Our Cul-de-sac of Dreams
I guess I’m a little fed up right now. Maybe you are too.
Right now when I hear some of our Methodist leaders I find the phrase “cul-de-sac of dreams” comes to mind. As far as I know it originates in a Mary Chapin Carpenter song “The Long Way Home” on her 2001 album “Time, Sex, Love.”
A cul-de-sac is a particularly safe kind of neighborhood. No through traffic. Easy to just keep going around in circles. Strangers enter only if they are lost.
So what makes a cul-de-sac of dreams? The moment when public image becomes more important than lived reality. We build houses of cards on cul-de-sacs of dreams when public relations become more important than the truth. And that happens most easily when we adopt the same language and ethos of promotion typical of American corporate culture.
Don’t get me wrong. I’m all in for inculturation. I wrote book about inculturation of the gospel: The Gospel among the Nations, Orbis Press 2013. And I’m all about evangelism and witnessing to the gospel in new and different cultural settings so that people can find life in Christ. And I have no problem with websites and social media. I personally manage three YouTube channels and their matching Facebook, Instagram, and Twitter accounts.
But using contemporary media is quite different from following other American institutions down the rabbit hole of their own delusions and self-destruction.
We need to say that because right now we whether United or disaffiliated, Methodists are creating the same self-serving narratives as our corporate and political analogues. And we are reaching into the same buzzword box as PR firms selling automobiles, summer fashions, pharmaceuticals, and investment strategies. We publish the narratives in our blogs while we throw those words on our own marquee. Our denomination is “vibrant,” “embracing,” “visionary,” “alive.” Our rebranded congregations are “community-minded” with a “global outlook” and “family values.” We are “passionate,” “extravagant,” “open,” and “brave.” In short we’re just like the local branch of the national bank before it closed its doors and was replaced by an ATM.
Maybe you’ve already done it; reached into the buzzword box to find some new words to slap on the website or hashtag on your Twitter feed: “integrity,” “diversity,” “consistency”, “innovation,” “tradition,” “values,” “united,” “faithful,” “revolutionary.” If it is one of those special months, choose that group of people and throw it in as well. Then you can pick up on the larger media buzz and appeal to a new constituency. Pick a word you saw on an airport advertisement, paste it into your infographic, and then add some stock photos of smiling people of diverse ethnicities and you’re ready to sell your Methodist product.
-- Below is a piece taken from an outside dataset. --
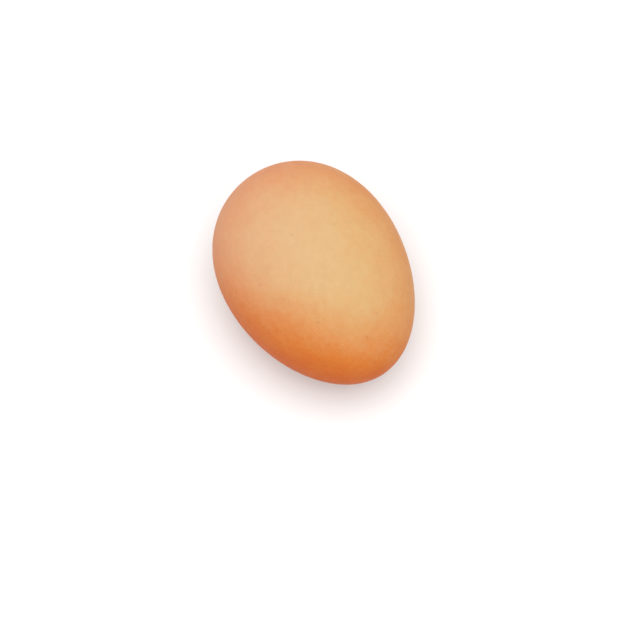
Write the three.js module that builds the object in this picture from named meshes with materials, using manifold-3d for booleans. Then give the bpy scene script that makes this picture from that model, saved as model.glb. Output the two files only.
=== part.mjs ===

Words that a suburban developer would use for a new neighborhood or a retirement home are very useful, whether you actually are in that neighborhood or not. So to name your Methodist church choose from the following: lake, mill, wood, vineyard, community, highland, park, river, ocean, creek, legacy, and so on. Grab “global” from the box and throw it, along with “intentional” and “mindful” into your site description. Don’t mention climate change, too political, but visual references to earth as a big blue ball, or nature in its most beautiful forms will enhance you website and suggest some consciousness of ecology.
Crosses are no longer in fashion unless they are so stylized as to be unrecognizable. So choose a logo that catches the eye but is as blandly non-committal as a Christian radio station and you are ready to go. Or go with a secular dog whistle if you’re reaching for a particular political constituency.
And for heaven’s sake don’t forget to brand your worship. Remember that the brand is the product. Who cares what happens when the customer opens the box.
Most importantly: remember that God’s grace may be freely given but we’re selling a product with a lot of sunk costs. We need an ROI, so Methodism must be bought and therefore must be sold.
Go for it. Years ago I wrote about how the UM bishops had decided to suddenly become CEOs; with everything becoming about metrics, measured effectiveness, and reaching new markets. That is still with us, and still fails to highlight what really matters in Christian ministry. Worse, with our metrics tanking we Methodists must no go all in with marketing hype; selling dreams and buzz as if they were the same as loving communities and a relationship with God through Christ.
“If you’d come today, You could have reached the whole nationIsrael in 4 BC had no mass communication.”
The line, spoken by Judas in JC Superstar, was supposed to be ironic. Now it is taken in earnest by the designers of our very own Methodist cul-de-sacs of dreams. And yet,
“when we wake up, we still live,in a house of cards.” (MCC, 1994, Stones in the Road)
Houses of cards in cul-de-sacs of dreams. Is that really all we’ve got? I don’t think so. I think we have fabulous congregations, big and small, doing great ministry. But the further we get from the people in the pew and on the ground and the higher the cost for keeping the lights on then the greater the pull of gravity from the black hole of PR hype.
Maybe we should stop with the narratives and buzz words, leave the cards falling around us, and turn our self-referential cul-de-sac into a highway. “Make straight the way of the Lord.”
Maybe we could be a place that invites people not with buzz-words and half truths, but with something far more simple and profound, “Come to me all who are weary and heavy laden, and I will give you rest.”
Nahhh. Those words just aren’t trending.